A copper wire has a diameter of 0.5 mm

Question.
A copper wire has a diameter of $0.5 \mathrm{~mm}$ and a resistivity of $1.6 \times 10^{-6} \mathrm{ohm} \mathrm{cm}$. How much of this wire would be required to make a 10 ohm coil?
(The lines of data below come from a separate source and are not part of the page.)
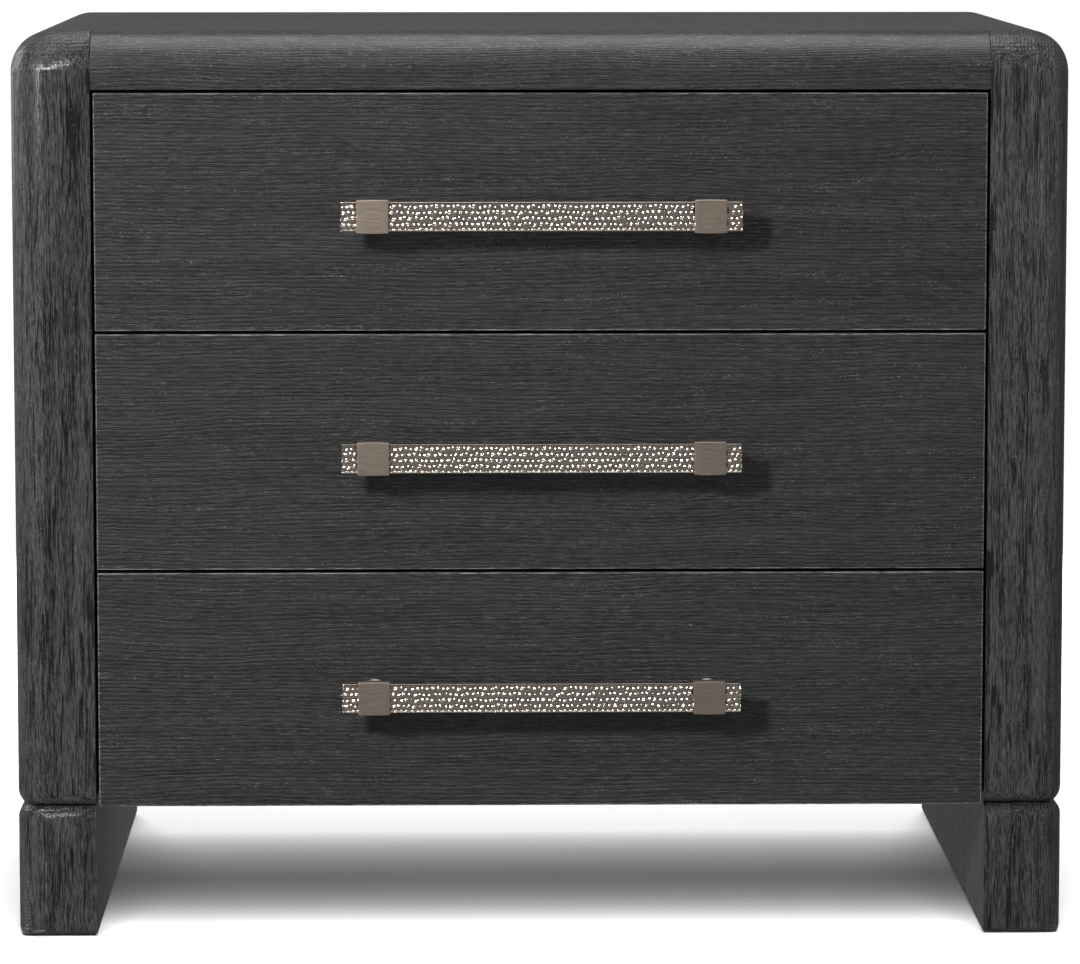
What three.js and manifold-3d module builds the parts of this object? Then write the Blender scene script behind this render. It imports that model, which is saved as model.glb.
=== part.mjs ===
// A three-drawer nightstand in charcoal oak: thick round-edged side panels on separate foot
// panels, a top panel with rounded front and back edges, and three inset drawers that run on
// three-member ball-bearing slides. Each drawer front carries a hammered bar in two sleeves.
//
// Millimetres, +Z up, the front faces -Y. The origin is on the floor, under the centre of the
// whole object's box, handles included.
import * as THREE from "three";
import { mergeVertices } from "three/addons/utils/BufferGeometryUtils.js";
import Module from "manifold-3d";

const wasm = await Module();
wasm.setup();

// ---- Driving dimensions ---------------------------------------------------------------------
const WIDTH = 762;
const DEPTH = 508;
const HEIGHT = 657.4;
const SIDE_THICK = 58;
const TOP_THICK = 41.6;
const FIT = 0.3; // gap between pieces that touch
const REVEAL = 2.2; // gap round a drawer front

const TOP_ROUND = 29; // on the top's outer edges
const CORNER_ROUND = 25; // on the upright outer edges
const ROUND_STEPS = 10;
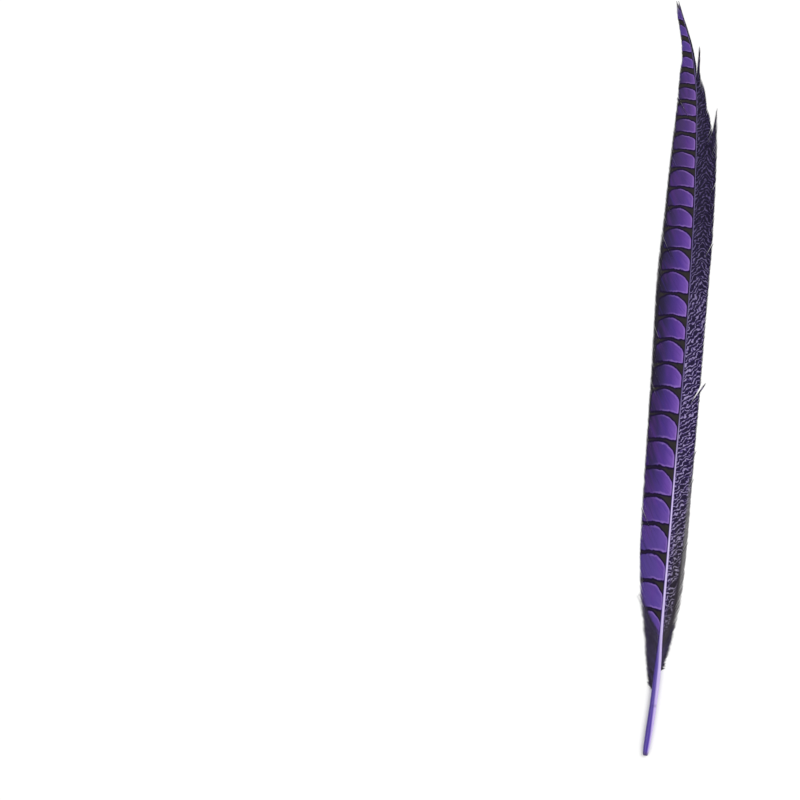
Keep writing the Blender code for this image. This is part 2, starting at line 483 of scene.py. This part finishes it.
def make_web(name, side, roots, spacing, widths, steps, strips, chance, partings, strays):
    """A vane as a row of ribbon barbs. Each is as wide as the space between it and its neighbour, and
    a little more, so that the web is closed; it narrows to a point at the margin. Barbs of a stray
    lock are wider, as they lie flatter. The attributes say where a point lies in the even web: its
    share of the vane's width, its place among the bars, its share of the patches' width, and how much
    painted shade it takes near a gap or crease, which also darkens the barbs of stray locks."""
    overlap, least_half, lock_half, lowest = 1.3, 0.04, 0.12, 0.14
    root = np.arange(roots[0], roots[1], spacing)
    along = np.linspace(0, 1, steps)
    reach, sweep = spans(root, widths)
    length = 1 + chance.normal(0, 0.008, len(root))
    reach, sweep = reach * length, sweep * length
    outward, station, height = lie(side, root, reach, sweep, along)
    out_by, on_by, up_by, gap, lock = disturb(root, along, chance, partings, strays)
    wave = 0.16 * np.sin(station / 9.0 + 2.0 * along) + 0.12 * np.sin(station / 3.7 - 3.0 * along)
    even = in_place(outward, station, height)
    real = in_place(
        outward + side * out_by,
        np.minimum(station + on_by, VANE_END - 0.3),
        np.maximum(height + up_by + wave * np.sin(np.pi * along), lowest),
    )
    ahead = np.gradient(real, axis=1)
    ahead /= np.linalg.norm(ahead, axis=2, keepdims=True)
    shaft_way = np.gradient(through(SHAFT_BOW, root), root)[:, None]
    slant = np.abs(ahead[:, :, 0] - ahead[:, :, 1] * shaft_way) / np.sqrt(1 + shaft_way**2)
    point = (1 - 0.8 * ease(0.93, 1.0, along)) * (1 - 0.55 * looseness(root) * ease(0.72, 0.95, along))
    half = (0.5 * spacing * slant * overlap + least_half + lock_half * lock) * point
    crest = 0.26 * half + 0.035
    points = ribbons(real, half, crest)
    rest = ribbons(even, half, crest)
    sides, ends = ribbon_faces(len(root), steps)
    faces = np.concatenate([sides, ends])
    rest_station = rest[..., 1] / MM - START_Y
    rest_outward = np.abs(rest[..., 0] / MM - START_X - through(SHAFT_BOW, rest_station))
    web = np.stack([rest_outward, rest_station], axis=-1) / 10
    down_barb = (along * 40)[None, :, None] + np.zeros(4)
    barb = np.stack(np.broadcast_arrays(root[:, None, None], down_barb), axis=-1) / 10
    across = rest_outward / through(widths, rest_station)
    piece = new_piece(
        name,
        points,
        faces,
        {
            "web": section_places(web, faces),
            "barb": section_places(barb, faces),
            "OFBake": straightened(len(root), steps, strips),
        },
        {
            "across": across,
            "bar": through(BAR_AT, rest_station),
            "cell": across / through(PATCH_REACH, rest_station),
            "parting": np.broadcast_to(gap[:, :, None], gap.shape + (4,)),
        },
        smooth_below=60,
    )
    under = np.zeros(len(faces), np.int32)
    under[: len(sides)] = np.tile([0, 0, 1, 1], len(sides) // 4)
    piece.data.polygons.foreach_set("material_index", under)
    return piece


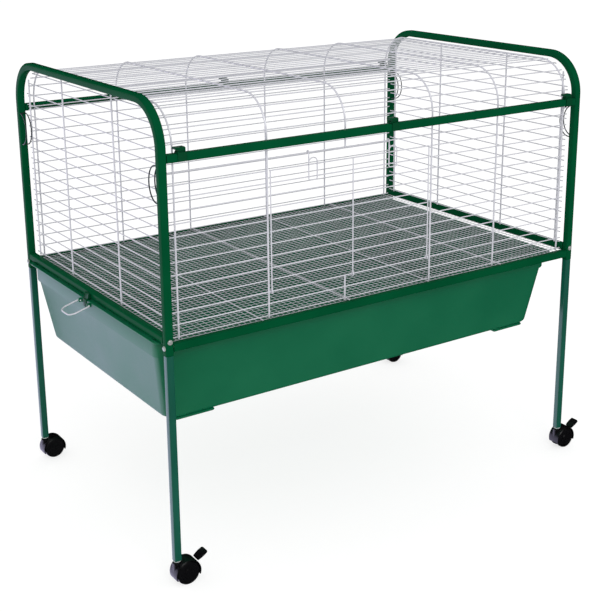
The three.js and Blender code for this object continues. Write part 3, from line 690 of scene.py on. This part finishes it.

How much does the resistance change if the diameter is doubled?

solution:
We are given that, diameter of the wire,

$D=0.5 \mathrm{~mm}=0.5 \times 10^{-3} \mathrm{~m}$

Radius $\mathrm{r}=\frac{\mathrm{D}}{2}=\frac{0.5 \times 10^{-3}}{2}=2.5 \times 10^{-4} \mathrm{~m}$

Resistivity of copper, $\rho=1.6 \times 10^{-6} \mathrm{ohm} \mathrm{cm}$

$=1.6 \times 10^{-8}$ ohm $\mathrm{m}$

Required resistance, $\mathrm{R}=10$ ohm

As, $\mathrm{R}=\frac{\rho \ell}{\mathrm{A}}, \ell=\frac{\mathrm{RA}}{\rho}=\frac{\mathrm{R}\left(\pi \mathrm{r}^{2}\right)}{\rho} \quad\left[\mathrm{A}=\pi \mathrm{r}^{2}\right]$

or $\ell=\frac{3.14 \times 10 \times\left(2.5 \times 10^{-4}\right)^{2}}{1.6 \times 10^{-8}}=112.7 \mathrm{~m}$

Since, $\quad \mathrm{R}=\frac{\rho \ell}{\mathrm{A}}=\frac{\rho \ell}{\pi \mathrm{r}^{2}}=\frac{\rho \ell}{\pi(\mathrm{D} / 2)^{2}}=\frac{4 \rho \ell}{\pi \mathrm{D}^{2}}, \mathrm{R} \propto \frac{1}{\mathrm{D}^{2}}$

When D is doubled, R becomes $\frac{1}{4}$ times.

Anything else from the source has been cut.